**Dataset excerpt**
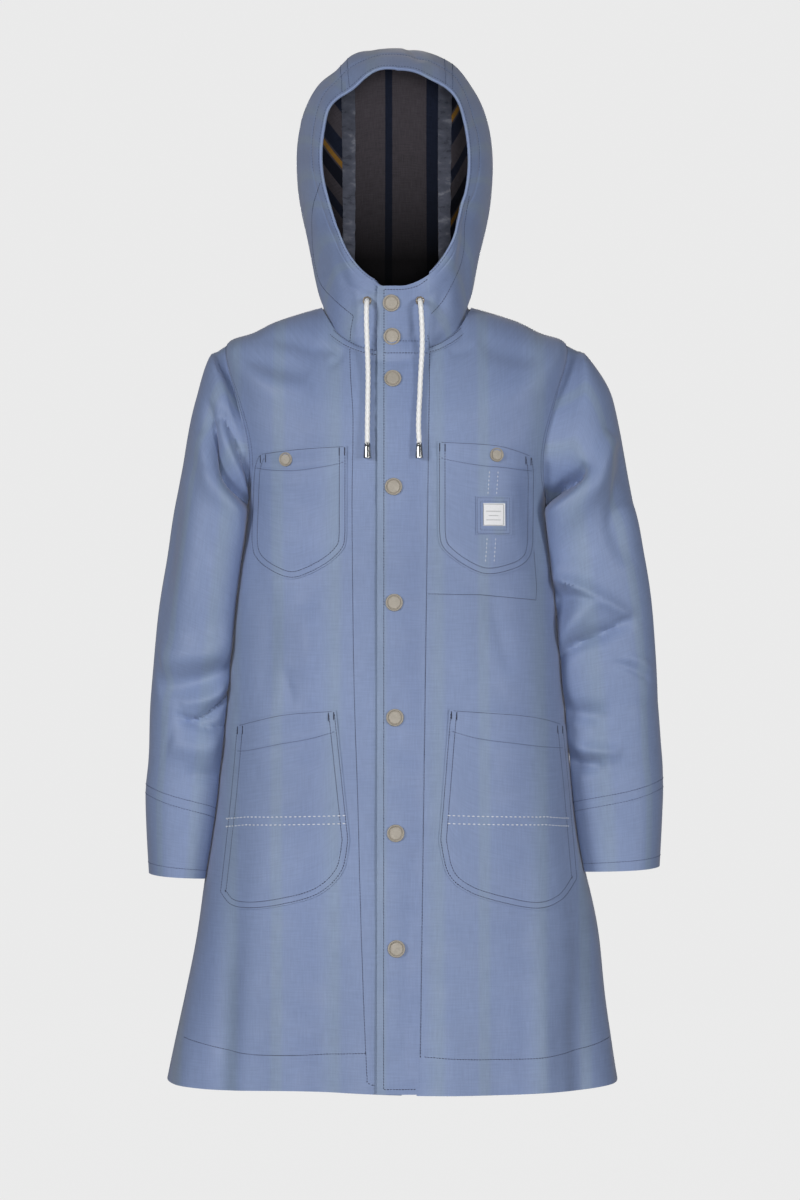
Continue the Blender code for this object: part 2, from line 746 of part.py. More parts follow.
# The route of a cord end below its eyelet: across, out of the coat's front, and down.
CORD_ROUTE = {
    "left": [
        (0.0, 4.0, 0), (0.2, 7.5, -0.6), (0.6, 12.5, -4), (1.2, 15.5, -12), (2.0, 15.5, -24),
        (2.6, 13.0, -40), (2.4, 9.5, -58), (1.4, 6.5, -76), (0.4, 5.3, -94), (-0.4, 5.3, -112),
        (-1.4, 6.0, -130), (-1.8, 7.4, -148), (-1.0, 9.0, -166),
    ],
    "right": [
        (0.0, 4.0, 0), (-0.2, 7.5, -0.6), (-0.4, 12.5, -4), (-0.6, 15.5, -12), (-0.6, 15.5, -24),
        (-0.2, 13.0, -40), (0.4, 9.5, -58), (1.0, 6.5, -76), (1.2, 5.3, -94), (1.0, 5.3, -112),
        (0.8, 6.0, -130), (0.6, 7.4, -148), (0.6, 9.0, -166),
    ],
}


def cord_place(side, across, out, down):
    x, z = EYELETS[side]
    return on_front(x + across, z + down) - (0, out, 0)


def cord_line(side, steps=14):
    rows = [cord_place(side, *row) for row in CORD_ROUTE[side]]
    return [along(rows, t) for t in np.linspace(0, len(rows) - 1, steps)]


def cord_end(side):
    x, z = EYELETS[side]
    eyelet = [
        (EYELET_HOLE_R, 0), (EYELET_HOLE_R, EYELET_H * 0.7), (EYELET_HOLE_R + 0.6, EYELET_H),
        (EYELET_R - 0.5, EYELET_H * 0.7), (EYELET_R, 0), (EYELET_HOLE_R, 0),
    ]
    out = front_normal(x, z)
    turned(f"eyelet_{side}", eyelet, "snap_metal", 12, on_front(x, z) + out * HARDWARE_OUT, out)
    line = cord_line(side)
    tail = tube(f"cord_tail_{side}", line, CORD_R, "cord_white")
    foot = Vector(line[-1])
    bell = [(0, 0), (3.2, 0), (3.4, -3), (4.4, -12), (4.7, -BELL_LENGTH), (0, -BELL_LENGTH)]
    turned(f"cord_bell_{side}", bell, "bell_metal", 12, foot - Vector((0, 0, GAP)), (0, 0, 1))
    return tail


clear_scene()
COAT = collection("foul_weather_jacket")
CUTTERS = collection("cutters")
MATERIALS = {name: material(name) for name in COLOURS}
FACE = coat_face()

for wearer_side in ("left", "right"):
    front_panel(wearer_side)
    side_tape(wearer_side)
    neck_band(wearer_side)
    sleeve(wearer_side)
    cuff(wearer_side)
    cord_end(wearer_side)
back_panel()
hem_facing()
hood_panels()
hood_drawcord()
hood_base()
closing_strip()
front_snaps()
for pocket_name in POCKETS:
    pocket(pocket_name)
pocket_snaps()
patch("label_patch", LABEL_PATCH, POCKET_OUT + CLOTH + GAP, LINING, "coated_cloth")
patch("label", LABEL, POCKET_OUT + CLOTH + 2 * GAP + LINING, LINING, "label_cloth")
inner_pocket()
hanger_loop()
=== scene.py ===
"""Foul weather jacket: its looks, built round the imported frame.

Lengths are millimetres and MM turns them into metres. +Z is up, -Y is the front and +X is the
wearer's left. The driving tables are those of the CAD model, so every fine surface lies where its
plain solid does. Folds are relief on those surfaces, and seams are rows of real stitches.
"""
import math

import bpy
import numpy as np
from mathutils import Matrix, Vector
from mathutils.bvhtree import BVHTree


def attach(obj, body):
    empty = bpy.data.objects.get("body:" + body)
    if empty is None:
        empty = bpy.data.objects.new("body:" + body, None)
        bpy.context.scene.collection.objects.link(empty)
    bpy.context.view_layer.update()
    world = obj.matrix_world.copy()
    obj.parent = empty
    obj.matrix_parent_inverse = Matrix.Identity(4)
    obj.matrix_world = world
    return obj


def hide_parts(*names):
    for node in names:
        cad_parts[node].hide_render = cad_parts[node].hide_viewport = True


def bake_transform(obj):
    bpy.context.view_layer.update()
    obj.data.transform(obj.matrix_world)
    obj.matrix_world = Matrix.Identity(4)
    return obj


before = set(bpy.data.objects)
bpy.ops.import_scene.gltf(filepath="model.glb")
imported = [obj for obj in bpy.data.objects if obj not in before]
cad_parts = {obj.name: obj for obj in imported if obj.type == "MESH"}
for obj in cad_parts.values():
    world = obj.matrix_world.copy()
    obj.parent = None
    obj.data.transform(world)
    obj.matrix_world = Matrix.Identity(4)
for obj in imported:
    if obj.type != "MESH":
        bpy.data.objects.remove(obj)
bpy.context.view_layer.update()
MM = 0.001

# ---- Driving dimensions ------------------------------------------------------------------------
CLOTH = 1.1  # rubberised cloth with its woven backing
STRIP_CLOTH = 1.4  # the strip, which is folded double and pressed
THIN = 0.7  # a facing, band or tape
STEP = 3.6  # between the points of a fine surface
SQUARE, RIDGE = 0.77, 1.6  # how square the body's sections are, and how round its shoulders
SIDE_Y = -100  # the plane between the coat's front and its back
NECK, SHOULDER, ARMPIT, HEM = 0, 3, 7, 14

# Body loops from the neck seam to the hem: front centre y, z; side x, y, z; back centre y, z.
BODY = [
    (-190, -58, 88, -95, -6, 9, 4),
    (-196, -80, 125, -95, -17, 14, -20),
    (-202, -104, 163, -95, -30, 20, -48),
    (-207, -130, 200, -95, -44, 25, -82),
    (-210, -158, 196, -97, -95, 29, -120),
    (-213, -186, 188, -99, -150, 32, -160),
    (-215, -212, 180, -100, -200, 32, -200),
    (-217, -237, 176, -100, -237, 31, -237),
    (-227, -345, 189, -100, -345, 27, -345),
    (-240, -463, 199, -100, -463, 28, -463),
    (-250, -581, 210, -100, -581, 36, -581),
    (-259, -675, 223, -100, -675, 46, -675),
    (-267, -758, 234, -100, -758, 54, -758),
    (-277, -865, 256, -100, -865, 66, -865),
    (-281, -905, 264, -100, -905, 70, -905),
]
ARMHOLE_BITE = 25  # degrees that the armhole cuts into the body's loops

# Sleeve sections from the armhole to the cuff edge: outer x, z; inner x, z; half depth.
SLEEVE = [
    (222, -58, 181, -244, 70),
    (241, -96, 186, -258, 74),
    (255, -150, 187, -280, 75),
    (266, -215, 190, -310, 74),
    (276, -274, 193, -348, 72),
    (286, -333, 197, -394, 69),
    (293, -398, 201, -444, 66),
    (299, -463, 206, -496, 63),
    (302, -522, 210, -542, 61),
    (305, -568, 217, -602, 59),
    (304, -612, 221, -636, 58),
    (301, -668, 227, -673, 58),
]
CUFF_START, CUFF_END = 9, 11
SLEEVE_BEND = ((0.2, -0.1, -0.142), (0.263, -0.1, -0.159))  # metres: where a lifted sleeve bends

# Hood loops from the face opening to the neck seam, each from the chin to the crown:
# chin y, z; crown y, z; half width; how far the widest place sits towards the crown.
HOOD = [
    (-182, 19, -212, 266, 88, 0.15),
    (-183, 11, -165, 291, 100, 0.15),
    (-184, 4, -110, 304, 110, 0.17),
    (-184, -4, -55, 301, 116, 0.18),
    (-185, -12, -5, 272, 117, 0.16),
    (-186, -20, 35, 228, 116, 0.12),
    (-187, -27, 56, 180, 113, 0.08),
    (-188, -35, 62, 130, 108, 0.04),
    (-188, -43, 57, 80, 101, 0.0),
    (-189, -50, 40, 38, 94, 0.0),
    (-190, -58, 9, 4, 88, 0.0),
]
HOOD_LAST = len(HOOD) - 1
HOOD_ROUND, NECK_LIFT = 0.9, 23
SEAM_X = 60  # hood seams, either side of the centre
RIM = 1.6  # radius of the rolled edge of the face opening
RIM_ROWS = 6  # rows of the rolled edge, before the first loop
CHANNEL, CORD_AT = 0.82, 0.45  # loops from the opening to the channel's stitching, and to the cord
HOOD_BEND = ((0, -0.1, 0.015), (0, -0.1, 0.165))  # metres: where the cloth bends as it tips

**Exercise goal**
Each line from the one holding "imported = [obj" to the one holding "NECK, SHOULDER, ARMPIT, HEM = 0, 3, 7, 14", those two included, is to be transcribed exactly, and no other line.

**Response to this task**
imported = [obj for obj in bpy.data.objects if obj not in before]
cad_parts = {obj.name: obj for obj in imported if obj.type == "MESH"}
for obj in cad_parts.values():
    world = obj.matrix_world.copy()
    obj.parent = None
    obj.data.transform(world)
    obj.matrix_world = Matrix.Identity(4)
for obj in imported:
    if obj.type != "MESH":
        bpy.data.objects.remove(obj)
bpy.context.view_layer.update()
MM = 0.001

# ---- Driving dimensions ------------------------------------------------------------------------
CLOTH = 1.1  # rubberised cloth with its woven backing
STRIP_CLOTH = 1.4  # the strip, which is folded double and pressed
THIN = 0.7  # a facing, band or tape
STEP = 3.6  # between the points of a fine surface
SQUARE, RIDGE = 0.77, 1.6  # how square the body's sections are, and how round its shoulders
SIDE_Y = -100  # the plane between the coat's front and its back
NECK, SHOULDER, ARMPIT, HEM = 0, 3, 7, 14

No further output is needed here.